WHAT THE TASK ASKS:
Everything from the line containing "size = piece.bounding_box().size" through the line containing "before = set(bpy.data.objects)" should be repeated exactly, and nothing else from the data.

DATA BLOCK:
:::
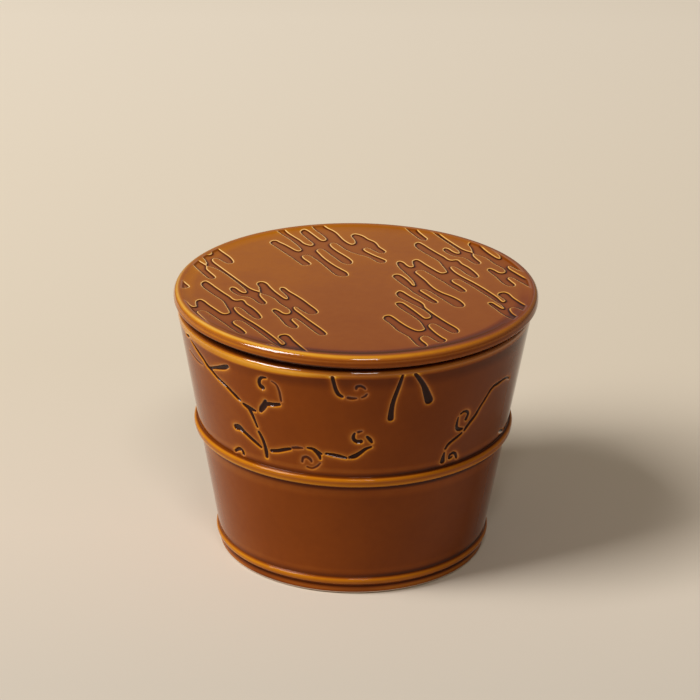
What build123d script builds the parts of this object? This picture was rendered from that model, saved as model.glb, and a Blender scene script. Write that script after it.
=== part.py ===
from build123d import *
import math
import os

# A lidded jar of glazed stoneware in the form of a small hooped wooden tub.
# Millimetres, +Z up, origin at the middle of the foot ring's flat underside.
# Two pieces of fired clay: the jar, and the flat lid that lies on its rim.
# Both are turned from half sections, walked from the axis outwards and back.

# Jar wall, a straight taper outside and inside
jar_height = 127.8
foot_radius = 66.1          # outside of the wall's taper, at the table
rim_radius = 88.0           # outside of the wall's taper, at the rim
rim_width = 5.7             # thickness of the wall at the mouth
lower_wall = 7.0            # thickness of the wall where it meets the floor
floor_thickness = 7.5
floor_corner = 13.0         # inside radius between the floor and the wall
rim_outer_round = 2.6
rim_inner_bevel = 1.1

# Foot ring under the jar
foot_ring_width = 6.5
foot_recess = 3.6           # hollow under the floor, so that only the ring stands
foot_ring_lean = 1.2        # how far the inside of the ring leans in towards the floor
foot_edge = 0.9             # small bevel on both edges of the ring

# Raised bands, thrown in one with the wall: height of the middle above the table,
# width along the wall, how far they stand proud of it, and how their edges are broken
hoop_height = 65.8
hoop_width = 5.3
hoop_proud = 2.3
hoop_top_round = 1.6
hoop_low_bevel = 0.9
base_band_height = 7.5
base_band_width = 4.1
base_band_proud = 1.6
base_band_top_round = 1.1
base_band_low_bevel = 0.9
band_draft = 0.4            # how far both sides of a band lean in
base_groove_height = 4.6    # line cut under the base band
base_groove_width = 1.4
base_groove_depth = 0.5

# Lid
lid_overhang = 2.0          # how far the lid reaches past the jar's wall at the rim
lid_edge = 6.3              # height of the edge, up to the crest of the bead round its top
lid_step = 2.0              # the edge clears the rim by this, so the seat stands below it
lid_step_lean = 0.6
lid_seat_inset = 2.7        # the seat ends this far inside the rim's outside
lid_top_round = 2.6
lid_bottom_round = 2.1
lid_bead_width = 1.4        # from the round of the edge to where the top starts to sink
lid_dish_depth = 0.7
lid_dish_slope = 5.2        # how far the top takes to sink
lid_hollow = 2.6            # relief of the underside within the flange

# Locating flange under the lid
flange_clearance = 1.4      # between the flange and the mouth, all round
flange_width = 4.5
flange_depth = 8.5
flange_edge = 1.2

# Number of flats that make up each round
round_count = 3
edge_count = 2
corner_count = 3

wall_lean = math.atan2(rim_radius - foot_radius, jar_height)
floor_top = foot_recess + floor_thickness
mouth_radius = rim_radius - rim_width
lid_radius = rim_radius + lid_overhang


def wall_outside(height):
    """Radius of the outer taper at a height above the table."""
    return foot_radius + (rim_radius - foot_radius) * height / jar_height


floor_radius = wall_outside(floor_top) - lower_wall


def wall_inside(height):
    """Radius of the inner taper, from the floor up to the rim."""
    share = (height - floor_top) / (jar_height - floor_top)
    return floor_radius + (mouth_radius - floor_radius) * share


def on_wall(height, along, proud):
    """Point beside the outer wall: along it from a height, and proud of it."""
    return (
        wall_outside(height) + along * math.sin(wall_lean) + proud * math.cos(wall_lean),
        height + along * math.cos(wall_lean) - proud * math.sin(wall_lean),
    )


def rounded(before, corner, after, radius, flats):
    """Corner of an outline turned into an arc of short flats."""
    corner, before, after = Vector(*corner), Vector(*before), Vector(*after)
    back = (before - corner).normalized()
    ahead = (after - corner).normalized()
    half_angle = math.radians(back.get_angle(ahead)) / 2
    middle = corner + (back + ahead).normalized() * (radius / math.sin(half_angle))
    first = corner + back * (radius / math.tan(half_angle)) - middle
    last = corner + ahead * (radius / math.tan(half_angle)) - middle
    sweep = math.pi - 2 * half_angle
    points = []
    for step in range(flats + 1):
        share = step / flats
        point = middle + (first * math.sin((1 - share) * sweep)
                          + last * math.sin(share * sweep)) / math.sin(sweep)
        points.append((point.X, point.Y))
    return points


def band_points(height, width, proud, low_bevel, top_round):
    """Raised band on the wall, bevelled below and rounded above, walked upwards."""
    half = width / 2
    foot = on_wall(height, -half, 0)
    low_edge = on_wall(height, band_draft - half, proud)
    top_edge = on_wall(height, half - band_draft, proud)
    head = on_wall(height, half, 0)
    return [
        foot,
        *rounded(foot, low_edge, top_edge, low_bevel, 1),
        *rounded(low_edge, top_edge, head, top_round, edge_count),
        head,
    ]


def turned(outline):
    """Solid of revolution from a closed half section of radius and height."""
    face = make_face(Polyline(*outline, close=True).edges())
    return revolve(Plane.XZ * face, axis=Axis.Z)


def make_jar():
    foot_inner = foot_radius - foot_ring_width
    under = (foot_inner - foot_ring_lean, foot_recess)
    rim_outside = (rim_radius, jar_height)
    rim_inside = (mouth_radius, jar_height)
    floor_edge = (floor_radius, floor_top)
    centre = (0, floor_top)
    half_groove = base_groove_width / 2
    return turned([
        (0, foot_recess),
        under,
        *rounded(under, (foot_inner, 0), (foot_radius, 0), foot_edge, 1),
        *rounded((foot_inner, 0), (foot_radius, 0), rim_outside, foot_edge, 1),
        on_wall(base_groove_height, -half_groove, 0),
        on_wall(base_groove_height, 0, -base_groove_depth),
        on_wall(base_groove_height, half_groove, 0),
        *band_points(base_band_height, base_band_width, base_band_proud,
                     base_band_low_bevel, base_band_top_round),
        *band_points(hoop_height, hoop_width, hoop_proud, hoop_low_bevel, hoop_top_round),
        *rounded((foot_radius, 0), rim_outside, rim_inside, rim_outer_round, round_count),
        *rounded(rim_outside, rim_inside, floor_edge, rim_inner_bevel, 1),
        *rounded(rim_inside, floor_edge, centre, floor_corner, corner_count),
        centre,
    ])


def make_lid():
    seat = jar_height
    underside = seat + lid_step
    top = underside + lid_edge
    sunk = top - lid_dish_depth
    seat_outer = rim_radius - lid_seat_inset
    bead_inner = lid_radius - lid_top_round - lid_bead_width
    flange_low = seat - flange_depth
    flange_root = wall_inside(seat) - flange_clearance
    flange_outer = wall_inside(flange_low) - flange_clearance
    flange_inner = flange_outer - flange_width
    relief = (flange_inner, seat + lid_hollow)
    inner_foot = (flange_inner, flange_low)
    outer_foot = (flange_outer, flange_low)
    root = (flange_root, seat)
    step_top = (seat_outer + lid_step_lean, underside)
    low_edge = (lid_radius, underside)
    high_edge = (lid_radius, top)
    bead = (bead_inner, top)
    return turned([
        (0, seat + lid_hollow),
        relief,
        *rounded(relief, inner_foot, outer_foot, flange_edge, 1),
        *rounded(inner_foot, outer_foot, root, flange_edge, 1),
        root,
        (seat_outer, seat),
        step_top,
        *rounded(step_top, low_edge, high_edge, lid_bottom_round, edge_count),
        *rounded(low_edge, high_edge, bead, lid_top_round, round_count),
        bead,
        (bead_inner - lid_dish_slope, sunk),
        (0, sunk),
    ])


pieces = {"jar": make_jar(), "lid": make_lid()}

os.makedirs("parts", exist_ok=True)
for name, piece in pieces.items():
    piece.label = name
    export_step(piece, f"parts/{name}.step")
    size = piece.bounding_box().size
    print(f"{name}: {piece.volume / 1000:.1f} cm3, {size.X:.1f} x {size.Y:.1f} x {size.Z:.1f} mm")
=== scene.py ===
import bmesh
import bpy
import math
from mathutils import Matrix, Vector
from mathutils.kdtree import KDTree


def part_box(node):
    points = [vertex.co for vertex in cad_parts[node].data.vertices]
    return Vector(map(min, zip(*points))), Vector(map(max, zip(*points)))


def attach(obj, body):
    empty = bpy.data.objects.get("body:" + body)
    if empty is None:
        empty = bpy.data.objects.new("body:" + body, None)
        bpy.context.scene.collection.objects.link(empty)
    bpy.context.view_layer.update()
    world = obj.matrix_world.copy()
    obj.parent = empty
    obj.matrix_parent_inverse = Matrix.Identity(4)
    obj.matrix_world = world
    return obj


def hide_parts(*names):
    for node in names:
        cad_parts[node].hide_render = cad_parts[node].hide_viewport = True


# A lidded jar of amber glazed stoneware, shaped like a small hooped tub.
# Shapes are worked out in millimetres in the frame of the CAD model and scaled to metres
# at the end. Radius and height stand for a point of a turned section.

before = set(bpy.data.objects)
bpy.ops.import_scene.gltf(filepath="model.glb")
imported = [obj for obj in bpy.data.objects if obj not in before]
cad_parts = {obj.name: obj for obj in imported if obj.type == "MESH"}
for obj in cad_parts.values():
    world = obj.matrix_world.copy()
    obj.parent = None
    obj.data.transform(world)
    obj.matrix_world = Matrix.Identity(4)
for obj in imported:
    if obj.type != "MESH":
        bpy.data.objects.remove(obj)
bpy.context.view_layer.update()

mm = 0.001
_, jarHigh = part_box("jar")
_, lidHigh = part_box("lid")
seatHeight = jarHigh.z / mm      # the lid lies on the rim here
lidTop = lidHigh.z / mm
lidRadius = lidHigh.x / mm
print("frame loaded: %s, seat at %.1f mm, lid %.1f mm across"
      % (" and ".join(sorted(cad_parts)), seatHeight, 2 * lidRadius))


def ease(x, low, high):
    # 0 up to low, 1 from high on, with a soft step between
    share = min(max((x - low) / (high - low), 0), 1)
    return share * share * (3 - 2 * share)


def between(points, x):
    # value at x on the straight lines through points
    for (start, low), (end, high) in zip(points, points[1:]):
        if x <= end:
            return low + (high - low) * max(x - start, 0) / (end - start)
    return points[-1][1]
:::
ANSWER TO THIS TASK:
    size = piece.bounding_box().size
    print(f"{name}: {piece.volume / 1000:.1f} cm3, {size.X:.1f} x {size.Y:.1f} x {size.Z:.1f} mm")
=== scene.py ===
import bmesh
import bpy
import math
from mathutils import Matrix, Vector
from mathutils.kdtree import KDTree


def part_box(node):
    points = [vertex.co for vertex in cad_parts[node].data.vertices]
    return Vector(map(min, zip(*points))), Vector(map(max, zip(*points)))


def attach(obj, body):
    empty = bpy.data.objects.get("body:" + body)
    if empty is None:
        empty = bpy.data.objects.new("body:" + body, None)
        bpy.context.scene.collection.objects.link(empty)
    bpy.context.view_layer.update()
    world = obj.matrix_world.copy()
    obj.parent = empty
    obj.matrix_parent_inverse = Matrix.Identity(4)
    obj.matrix_world = world
    return obj


def hide_parts(*names):
    for node in names:
        cad_parts[node].hide_render = cad_parts[node].hide_viewport = True


# A lidded jar of amber glazed stoneware, shaped like a small hooped tub.
# Shapes are worked out in millimetres in the frame of the CAD model and scaled to metres
# at the end. Radius and height stand for a point of a turned section.

before = set(bpy.data.objects)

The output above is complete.